The arrest of Nicolás Maduro by the United States adds a new focal point to global geopolitics. The detention “confirms the idea that there are no zero-probability events: all scenarios become possible once the rules no longer exist,” explains Philippe Waechter, Chief Economist at Ostrum (an affiliate of Natixis IM). According to the expert, the key question now will revolve around Russia and China’s responses, both of which support Maduro. Waechter recalls that the United States and Venezuela have had tension since Hugo Chávez came to power in Venezuela in the late 1990s. Previously, the country was a U.S. “preserve,” specifically through oil and chemical industry exploitation. “As a reflection of this, baseball is the country’s favorite sport, just as it is in the United States,” he notes.
Waechter now emphasizes that the United States under President Donald Trump “wants to get its hands on Venezuelan oil.” While it is low-quality crude, it represents 17.5% of global reserves, “the largest in the world.” For this reason, and given the White House’s strong pro-oil bias, combined with the stagnation of the U.S. shale oil exploration and production industry, “Venezuela is a good alternative,” according to the expert.
In conclusion, Waechter points out that if the United States takes control of Venezuela, “sanctions on oil exports would be lifted and crude production in the country would resume, thereby increasing oil supply in the global market.” This would therefore be a favorable factor for a decline in the price of black gold. However, “the final question is whether, once again, an intervention of this kind will be destabilizing for the region. There is no shortage of examples,” adds the Ostrum expert.
Oil takes center stage
This geopolitical event therefore brings oil back into the spotlight. Energy prices reacted lower in the first relevant session following the arrest of Nicolás Maduro: oil fell by around 1% and natural gas dropped nearly 4%, “a move that draws attention given the geopolitical context, but which the market is reading, for now, as a political event with no immediate physical impact,” explains Diego Albuja, ATFX LATAM market analyst.
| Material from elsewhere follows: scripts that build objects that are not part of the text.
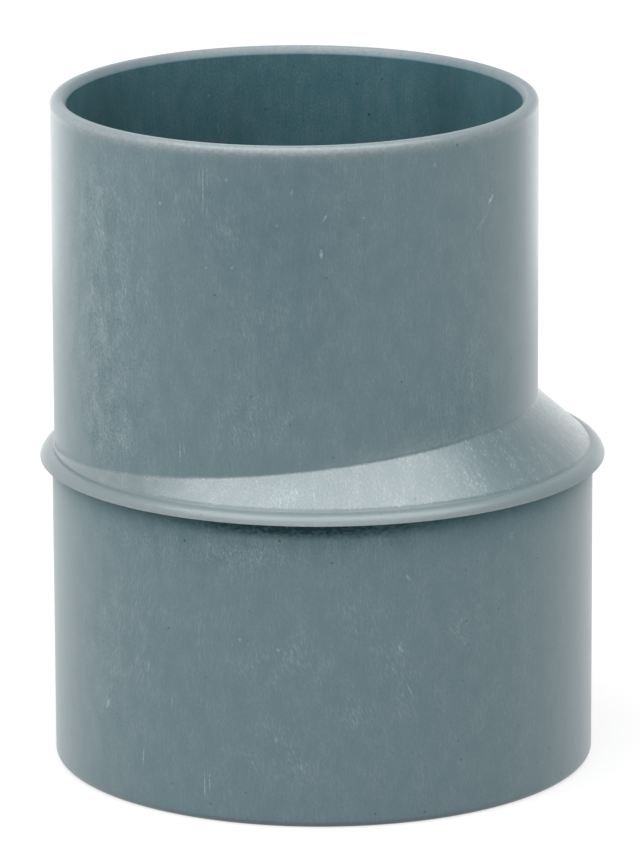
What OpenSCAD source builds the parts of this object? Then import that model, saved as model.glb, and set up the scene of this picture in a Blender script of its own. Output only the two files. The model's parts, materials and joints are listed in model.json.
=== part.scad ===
// Eccentric pipe reducer, moulded in one piece.
// A plain spigot below, a stop collar, a cone shoulder on the spigot's axis,
// and a socket above whose axis stands to the -X side of the spigot's axis.
// The row frame has its origin at the middle of the spigot's end, with +Z up.

/* [Spigot] */

// Outside diameter of the spigot
spigot_od = 90; // [86:0.5:96]
// Length of the spigot, from its end to the underside of the collar
spigot_len = 51.5; // [44:0.5:64]
// Wall thickness of the spigot
spigot_wall = 3; // [2.6:0.1:3.6]
// Radius of the rounding round the spigot's outer end
spigot_round = 1.2; // [0.6:0.1:1.6]
// Width of the small chamfer round the spigot's inner end
spigot_bevel = 0.4; // [0.2:0.1:0.8]

/* [Socket] */

// Outside diameter of the pipe that the socket takes
pipe_od = 75; // [71:0.5:77]
// Clearance on diameter between that pipe and the socket's bore
pipe_clear = 0.2; // [0.1:0.1:0.6]
// Wall thickness of the socket
socket_wall = 2.7; // [2.4:0.1:3.2]
// Depth of the socket, from its mouth down to the stop ledge
socket_depth = 44; // [38:0.5:46]
// Width of the stop ledge inside the socket
stop_ledge = 1.4; // [0.8:0.1:2]
// Radius of the rounding round the socket's outer rim
rim_round = 1.2; // [0.6:0.1:1.4]
// Width of the lead-in bevel inside the socket's mouth
lead_wide = 0.8; // [0.5:0.1:1]
// Height of the lead-in bevel inside the socket's mouth
lead_tall = 1.2; // [0.8:0.1:2]

/* [Shoulder] */

// Height of the whole part
total_height = 112; // [108:0.5:124]
// How far the socket's side stands in from the spigot's on the flush side
flush_step = 0.1; // [0:0.1:1]
// Rise of the cone shoulder for each millimetre it goes inwards
cone_slope = 0.89; // [0.7:0.01:1]
// Height of the cone above the collar's underside, on the spigot's radius
cone_lift = 1.5; // [1.2:0.1:1.8]
// Height of the gap between the outer and the inner cone, which sets the wall
cone_wall = 4; // [3.4:0.1:4.6]

/* [Collar] */

// How far the collar stands out from the spigot
collar_out = 2; // [1.4:0.1:3]
// Radius of the collar's domed section
collar_round = 2.3; // [2.2:0.1:2.6]
// Height of the dome's centre below the collar's underside
collar_drop = 0.6; // [0.5:0.1:0.8]
// Width of the steep neck between the cone and the collar
neck_wide = 0.6; // [0.4:0.1:0.9]
// How far inside the spigot's radius that neck starts
neck_in = 0.8; // [0.7:0.1:1]

/* [Hidden] */

// Facets round each turned surface
$fn = 180;

// Overlap between the turned pieces of the one moulding
lap = 0.5;
// Fall of the neck for each millimetre it goes outwards
neck_steep = 1.5;
// Extra length that takes a cut clear past a face
past = 1;

// Radii of the spigot
spigot_r = spigot_od / 2;
spigot_bore_r = spigot_r - spigot_wall;

// Radii of the socket, its outside and the passage under the ledge
socket_bore_r = (pipe_od + pipe_clear) / 2;
socket_r = socket_bore_r + socket_wall;
passage_r = socket_bore_r - stop_ledge;

// Distance between the two axes
axis_offset = spigot_r - socket_r - flush_step;

// The outer cone: its height on the spigot's radius
cone_z = spigot_len + cone_lift;
// The outer cone is turned up to here, inside the socket's wall on every side
cone_top_r = socket_r - axis_offset - socket_wall;
cone_top_z = cone_z + cone_slope * (spigot_r - cone_top_r);
// The neck: where the cone stops, and where the collar's top starts
neck_r = spigot_r - neck_in;
neck_z = cone_z + cone_slope * neck_in;
neck_foot_r = neck_r + neck_wide;
neck_tall = neck_wide * neck_steep;

// Centre of the collar's domed section
collar_r = spigot_r + collar_out;
collar_cx = collar_r - sqrt(collar_round * collar_round - collar_drop * collar_drop);
collar_cz = spigot_len - collar_drop;

// The inner cone starts at the top of the spigot's bore
bore_top_z = cone_z - cone_wall + cone_slope * spigot_wall;
// The inner cone is cut up to here, inside the passage on every side
inner_top_r = passage_r - axis_offset - lap;
inner_top_z = bore_top_z + cone_slope * (spigot_bore_r - inner_top_r);

// Level of the stop ledge
stop_z = total_height - socket_depth;

// Half section of the spigot, filled in to the axis
module spigot_section() {
    square_h = spigot_len + lap;
    translate([0, spigot_round])
        square([spigot_r, square_h - spigot_round]);
    square([spigot_r - spigot_round, square_h]);
    translate([spigot_r - spigot_round, spigot_round])
        circle(r = spigot_round);
}

// Half section of the collar, domed above and flat below
module collar_section() {
    intersection() {
        translate([collar_cx, collar_cz])
            circle(r = collar_round);
        translate([spigot_bore_r, spigot_len])
            square([collar_r, 2 * collar_round]);
    }
}

// Half section of the shoulder: the cone, and the neck down to the collar
module shoulder_section() {
    polygon([
        [0, spigot_len],
        [neck_foot_r, spigot_len],
        [neck_foot_r, neck_z - neck_tall],
        [neck_r, neck_z],
        [cone_top_r, cone_top_z],
        [0, cone_top_z]
    ]);
}

// Half section of the socket's outside, filled in to its axis
module socket_section() {
    tall = total_height - spigot_len;
    square([socket_r, tall - rim_round]);
    square([socket_r - rim_round, tall]);
    translate([socket_r - rim_round, tall - rim_round])
        circle(r = rim_round);
}

// Half section of everything removed on the spigot's axis
module spigot_hollow_section() {
    polygon([
        [0, -past],
        [spigot_bore_r + spigot_bevel + past, -past],
        [spigot_bore_r, spigot_bevel],
        [spigot_bore_r, bore_top_z],
        [inner_top_r, inner_top_z],
        [0, inner_top_z]
    ]);
}

// Half section of everything removed on the socket's axis
module socket_hollow_section() {
    polygon([
        [0, bore_top_z - past],
        [passage_r, bore_top_z - past],
        [passage_r, stop_z],
        [socket_bore_r, stop_z],
        [socket_bore_r, total_height - lead_tall],
        [socket_bore_r + lead_wide, total_height],
        [socket_bore_r + lead_wide, total_height + past],
        [0, total_height + past]
    ]);
}

module reducer() {
    color([0.43, 0.51, 0.53])
    difference() {
        union() {
            rotate_extrude() spigot_section();
            rotate_extrude() collar_section();
            rotate_extrude() shoulder_section();
            translate([-axis_offset, 0, spigot_len])
                rotate_extrude() socket_section();
        }
        rotate_extrude() spigot_hollow_section();
        translate([-axis_offset, 0, 0])
            rotate_extrude() socket_hollow_section();
    }
}

reducer();
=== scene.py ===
import json
import math

import bpy
import numpy as np
from mathutils import Matrix, Vector


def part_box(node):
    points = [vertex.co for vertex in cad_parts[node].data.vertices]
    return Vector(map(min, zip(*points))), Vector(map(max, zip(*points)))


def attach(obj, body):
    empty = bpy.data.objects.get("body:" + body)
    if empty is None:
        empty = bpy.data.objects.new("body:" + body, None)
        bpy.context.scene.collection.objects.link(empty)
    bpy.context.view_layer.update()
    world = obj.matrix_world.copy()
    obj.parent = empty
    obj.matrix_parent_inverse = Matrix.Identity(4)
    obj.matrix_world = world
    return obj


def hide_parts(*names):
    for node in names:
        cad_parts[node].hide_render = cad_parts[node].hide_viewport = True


# Looks of an eccentric pipe reducer, moulded in one piece from blue-grey pipe plastic.
# Lengths are in metres in the row frame: the origin is the middle of the spigot's end, +Z is
# up, and the socket's axis stands to the -X side of the spigot's axis.

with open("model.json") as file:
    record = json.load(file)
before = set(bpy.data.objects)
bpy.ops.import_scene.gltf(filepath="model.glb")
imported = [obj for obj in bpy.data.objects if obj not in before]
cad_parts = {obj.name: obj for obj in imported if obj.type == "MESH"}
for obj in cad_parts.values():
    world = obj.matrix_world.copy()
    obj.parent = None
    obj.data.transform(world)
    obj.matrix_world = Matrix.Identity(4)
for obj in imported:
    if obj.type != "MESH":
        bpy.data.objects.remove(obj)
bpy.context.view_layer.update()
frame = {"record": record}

MM = 0.001

# Sizes of the moulding

mounts = {mount["name"]: mount for mount in frame["record"]["mounts"]}
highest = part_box("reducer")[1]

TOTAL_HEIGHT = highest.z
COLLAR_R = highest.x
SPIGOT_R = mounts["spigot"]["dims"]["r_mm"] * MM
SOCKET_BORE_R = mounts["socket_bore"]["dims"]["r_mm"] * MM
SOCKET_AXIS_X = mounts["socket_bore"]["pos_m"][0]
STOP_Z = mounts["socket_stop"]["pos_m"][2]
COLLAR_Z = mounts["collar_stop"]["pos_m"][2]

# Sizes that no mount gives.
SPIGOT_WALL = 3 * MM
SPIGOT_ROUND = 1.2 * MM
SPIGOT_BEVEL = 0.4 * MM
SOCKET_WALL = 2.7 * MM
STOP_LEDGE = 1.4 * MM
RIM_ROUND = 1.2 * MM
LEAD_WIDE = 0.8 * MM
LEAD_TALL = 1.2 * MM
CONE_SLOPE = 0.89
CONE_LIFT = 1.5 * MM
CONE_WALL = 4 * MM
COLLAR_ROUND = 2.3 * MM
COLLAR_DROP = 0.6 * MM
NECK_IN = 0.8 * MM
NECK_SLOPE = 1.5

SPIGOT_BORE_R = SPIGOT_R - SPIGOT_WALL
SOCKET_R = SOCKET_BORE_R + SOCKET_WALL
PASSAGE_R = SOCKET_BORE_R - STOP_LEDGE
CONE_Z = COLLAR_Z + CONE_LIFT
BORE_TOP_Z = CONE_Z - CONE_WALL + CONE_SLOPE * SPIGOT_WALL

# Grid: columns round the part, and the side where its surface coordinates join, which is
# the far side from the camera.
COLUMNS = 360
JOIN_ANGLE = math.radians(108)

# Rows of the crease, and how many of them are still the wall's. Rows from the crease to the
# neck, and with those of the neck's upper edge.
CREASE_ROWS = 5
CREASE_ROWS_ON_WALL = 2
CREASE_TO_NECK_ROWS = 8
CONE_ROWS = CREASE_TO_NECK_ROWS + 6
# Points on the collar's dome, and on the round of the spigot's end and of the rim.
DOME_POINTS = 14
ROUND_POINTS = 10
# The last rows: those of the rim's round with the one before them, and how many of them
# carry a painted highlight.
RIM_ROWS = ROUND_POINTS + 1
HIGHLIT_RIM_ROWS = 7
# The least distance between two rows of the shoulder, and a height that counts as none.
ROW_GAP = 0.02 * MM
LEVEL = 0.01 * MM

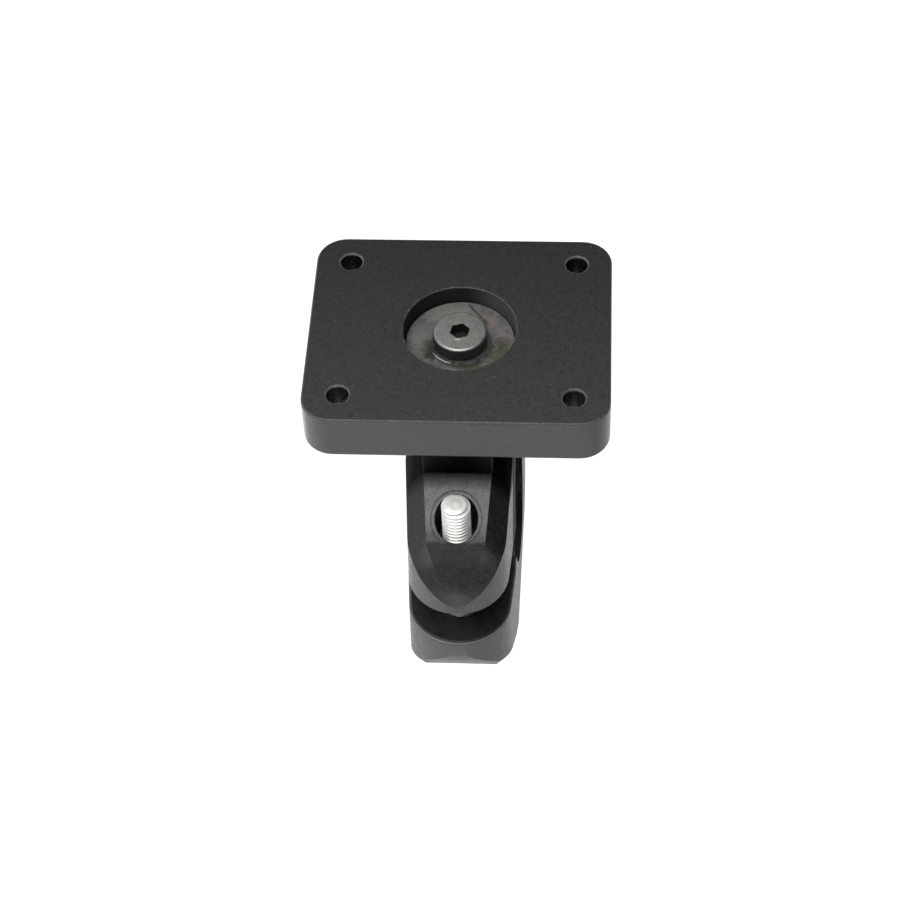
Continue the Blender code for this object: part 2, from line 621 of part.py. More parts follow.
def main():
    clear_scene()
    parts = make_collection("pipe_clamp_mount")
    cutters = make_collection("cutters")
    plate_black = make_material("plate_black", (0.026, 0.026, 0.028), 0.62, 0.0)
    jaw_black = make_material("jaw_black", (0.028, 0.028, 0.030), 0.5, 0.0)
    rubber = make_material("liner_rubber", (0.012, 0.012, 0.012), 0.85, 0.0)
    zinc = make_material("zinc_plate", (0.62, 0.61, 0.58), 0.3, 1.0)
    disc_steel = make_material("disc_steel", (0.30, 0.29, 0.26), 0.45, 1.0)
    dark_steel = make_material("dark_steel", (0.20, 0.20, 0.20), 0.4, 1.0)
    insert_steel = make_material("insert_steel", (0.10, 0.10, 0.10), 0.45, 1.0)

    upper = build_upper_jaw(parts, cutters, jaw_black)
    lower = build_lower_jaw(parts, cutters, jaw_black)
    build_plate(parts, cutters, plate_black)
    upper_liner = build_liner("upper_liner", 1, parts, rubber)
    lower_liner = build_liner("lower_liner", -1, parts, rubber, (0.0, PIN_REACH, 0.0))
    pin = build_hinge_pin(parts, dark_steel)
    disc = build_ring("plate_disc", SCREW_RADIUS + FIT_GAP, RECESS_RADIUS - FIT_GAP, DISC_UNDERSIDE, DISC_TOP,
                      (0.0, 0.0), parts, disc_steel, steps=LARGE_CIRCLE_STEPS)
    screw = build_plate_screw(parts, cutters, dark_steel)
    bolt = build_clamp_bolt(parts, cutters, zinc)
    washer = build_ring("bolt_washer", SCREW_RADIUS + FIT_GAP, WASHER_RADIUS, WASHER_BASE,
                        WASHER_BASE + WASHER_THICKNESS, (0.0, -BOLT_REACH), parts, zinc)
    insert_base = JAW_HALF_GAP + INSERT_INSET
    bolt_insert = build_ring("bolt_insert", INSERT_BORE, INSERT_RADIUS, insert_base,
                             insert_base + INSERT_LENGTH, (0.0, -BOLT_REACH), parts, insert_steel)
    insert_top = SEAT_TOP - INSERT_INSET
    plate_insert = build_ring("plate_insert", INSERT_BORE, INSERT_RADIUS, insert_top - INSERT_LENGTH,
                              insert_top, (0.0, 0.0), parts, insert_steel)
    for piece in (upper_liner, pin, disc, screw, bolt_insert, plate_insert):
        carry(piece, upper)
    carry(lower_liner, lower)
    carry(washer, bolt)


main()
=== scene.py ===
"""Finishes, threads and small edges of a pipe clamp mount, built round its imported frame."""
import math

import bmesh
import bpy
from bpy.props import FloatProperty, FloatVectorProperty, IntProperty, PointerProperty
from mathutils import Matrix, Vector


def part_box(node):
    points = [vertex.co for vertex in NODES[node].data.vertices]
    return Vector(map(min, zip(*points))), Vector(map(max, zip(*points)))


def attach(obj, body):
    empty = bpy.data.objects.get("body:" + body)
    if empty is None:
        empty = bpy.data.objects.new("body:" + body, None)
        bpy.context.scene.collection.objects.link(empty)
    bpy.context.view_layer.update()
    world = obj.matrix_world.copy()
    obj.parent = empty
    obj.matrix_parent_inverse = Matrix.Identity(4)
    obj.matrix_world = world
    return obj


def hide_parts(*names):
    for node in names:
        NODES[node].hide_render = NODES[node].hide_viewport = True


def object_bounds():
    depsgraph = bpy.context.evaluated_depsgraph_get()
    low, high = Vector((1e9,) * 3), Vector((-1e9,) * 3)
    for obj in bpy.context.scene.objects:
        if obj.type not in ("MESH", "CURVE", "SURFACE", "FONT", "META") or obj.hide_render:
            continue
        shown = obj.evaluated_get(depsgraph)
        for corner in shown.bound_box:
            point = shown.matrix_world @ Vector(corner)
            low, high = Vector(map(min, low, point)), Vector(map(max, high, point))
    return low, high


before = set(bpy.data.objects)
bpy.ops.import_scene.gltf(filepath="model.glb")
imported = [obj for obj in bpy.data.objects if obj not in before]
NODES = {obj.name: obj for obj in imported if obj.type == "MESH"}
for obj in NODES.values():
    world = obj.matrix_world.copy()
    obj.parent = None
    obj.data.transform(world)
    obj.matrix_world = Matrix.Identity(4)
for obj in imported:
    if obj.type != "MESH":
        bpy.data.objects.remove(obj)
CAD_LOW, CAD_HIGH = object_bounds()

bl_info = {
    "name": "Pipe Clamp Mount",
    "version": (1, 0, 0),
    "blender": (4, 5, 0),
    "location": "View3D > Sidebar > Clamp Mount",
    "description": "Builds the finished pieces of a pipe clamp mount on its frame",
    "category": "Object",
}

MM = 0.001
FAR = 1.0  # Beyond every side of the mount.

# Places read from the frame.
BOLT_LOW, BOLT_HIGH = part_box("clamp_bolt")
SCREW_LOW, SCREW_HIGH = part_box("plate_screw")
PLATE_LOW, PLATE_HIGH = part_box("mounting_plate")
DISC_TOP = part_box("plate_disc")[1].z
BOLT_AXIS = ((BOLT_LOW.x + BOLT_HIGH.x) / 2, (BOLT_LOW.y + BOLT_HIGH.y) / 2)
SCREW_AXIS = ((SCREW_LOW.x + SCREW_HIGH.x) / 2, (SCREW_LOW.y + SCREW_HIGH.y) / 2)

# Middle of one corner hole, and the radii of the holes and of the recess.
HOLE_PLACE = (19.0 * MM, 15.0 * MM)
HOLE_RADIUS = 1.85 * MM
RECESS_RADIUS = 9.35 * MM

# Top, foot and back of the lower jaw's front lip, which carries painted light and a painted highlight line.
LIP_HIGH = -3.72 * MM
LIP_LOW = -4.15 * MM
LIP_BACK = -8.0 * MM

# Where the bolt's facet starts and ends its bend, and the pointed field of painted shade on the steep front
# below:
# its half width, the share of height that is added to depth, and that sum at its top and its tip.
CROWN_START = -23.6 * MM
CROWN_END = -27.6 * MM
FIELD_HALF_WIDTH = 5.15 * MM
FIELD_SLOPE = 0.847
FIELD_TOP = -12.5 * MM
FIELD_TIP = -24.8 * MM

# Corners of the box of painted shade on the pedestal under the plate and of the box of painted light under
# the bore, the lean of the pedestal's own corners, and the side and top of the dull right flank.
PLATE_SHADE_LOW = (-8.8 * MM, -18.5 * MM, 18.0 * MM)
PLATE_SHADE_HIGH = (8.8 * MM, -6.0 * MM, 40.0 * MM)
CREASE_LIGHT_LOW = (-5.0 * MM, -40.0 * MM, 13.6 * MM)
CREASE_LIGHT_HIGH = (5.0 * MM, CROWN_END, 17.0 * MM)
CORNER_LEAN = 1.5
FLANK_SIDE = 8.95 * MM
FLANK_TOP = 30.0 * MM

# Middle of the long scratch on the disc, and its turn in degrees.
SCRATCH_PLACE = (2.7 * MM, 6.2 * MM)
SCRATCH_TURN = -53.0

# Patches on the disc: colour, middle and half size in millimetres, wander of the outline, and strength.
# The pale patches are painted light; the rose, olive and dark ones are stains.
DISC_PATCHES = (
    ("pale", (-2.0, 6.6), (5.5, 3.0), 0.5, 0.8),
    ("pale", (-7.2, 0.6), (1.6, 3.0), 0.5, 0.35),
    ("rose", (5.2, 4.6), (1.3, 1.6), 0.5, 0.6),
    ("olive", (7.2, -1.0), (1.7, 2.6), 0.4, 0.8),
    ("rose", (7.0, 1.4), (0.7, 1.4), 0.4, 0.5),
    ("olive", (7.0, -3.2), (2.6, 3.6), 0.5, 0.9),
    ("olive", (-5.3, -2.2), (1.8, 3.0), 0.5, 0.9),
    ("olive", (3.4, -6.6), (4.0, 2.2), 0.5, 0.9),
    ("dark", (-4.6, -2.6), (1.2, 2.6), 0.4, 0.9),
    ("dark", (6.6, -0.8), (1.2, 2.0), 0.5, 0.4),
    ("dark", (-4.4, -6.2), (2.2, 1.6), 0.5, 0.6),
)

# Copies of frame pieces: the distance that joins two points, the turn under which two faces are one, and the
# turn that makes an edge sharp.
WELD = 0.002 * MM
FLAT_TURN = math.radians(0.6)
SHARP_TURN = math.radians(16.0)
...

The expert adds that the key driver behind price movements in major energy commodities is the fact that no production disruptions or damage to Venezuelan oil infrastructure have been reported. As a result, “without a real supply shock, the geopolitical risk premium quickly fades and prices return to responding to global market fundamentals.” He notes that the market is looking more toward the medium term, potential political changes and normalization scenarios, rather than an immediate impact on crude flows. The sharper drop in natural gas prices is mainly due to factors specific to the U.S. market, such as high storage levels, more benign weather expectations, and technical adjustments in speculative positions, rather than the situation in Venezuela.
“The market is sending a very clear message: as long as there is no real supply disruption, fundamentals prevail. However, this balance is fragile and can change quickly if signs of operational damage, logistical blockages, or abrupt changes in the sanctions regime emerge,” Albuja concludes.
From his perspective, Raphaël Thuin, Head of Capital Markets Strategies at Tikehau Capital, notes that in recent years investors and markets have learned to look beyond recurring geopolitical risks and focus on the fundamental factors that drive long-term market performance. Recent developments in Venezuela “appear to fit this pattern,” as the country’s global economic impact “remains limited, with relatively low exposure for most international companies.”
As a result, the expert considers it likely that long-term market prospects “will not be affected.” He also does not rule out the possibility of positive catalysts. For example, he notes that one of the objectives of the current U.S. administration is to facilitate the flow of more Venezuelan oil to global markets. That said, Thuin acknowledges that geopolitical and regime changes “inevitably introduce new uncertainties,” and therefore concedes that in 2026, as in 2025, “geopolitics will be a factor investors and market performance will need to take into account.”
Other assets: gold and equities
While oil is now in the spotlight, there may be other spillover effects. For example, Ned Naylor-Leyland, Investment Manager for Gold and Silver at Jupiter AM, points out that precious metals, in this environment of market volatility, geopolitical tensions, and macroeconomic uncertainty, once again reinforce their historic role as a store of value, behaving differently from equities and bonds. Gold has already surpassed the $4,400-per-ounce level, rising by around 2% amid the arrest of Nicolás Maduro.
Similarly, Javier Molina, Senior Market Analyst at eToro, says that the situation in Venezuela “adds immediate noise.” While the expert places emphasis on the oil market, he also adds that these types of episodes “tend to result in tactical moves and spikes in volatility, but rarely alter the structural trend of risk assets on their own.” Ultimately, it serves as a reminder that the short term “can be uncomfortable, even within a bullish cycle.”
Currently, Molina stresses that the underlying trend remains upward and that staying invested “continues to make sense, especially in companies with visible earnings and positive momentum.” However, he acknowledges that “this is no longer a market for complacency,” as geopolitics, the fragility of the macroeconomic cycle, and high concentration levels “require heightened risk management, position-size adjustments, and acceptance that volatility is part of the journey.” For now, and ahead of the opening of U.S. equity markets, European stock indices were trading slightly higher by mid-session.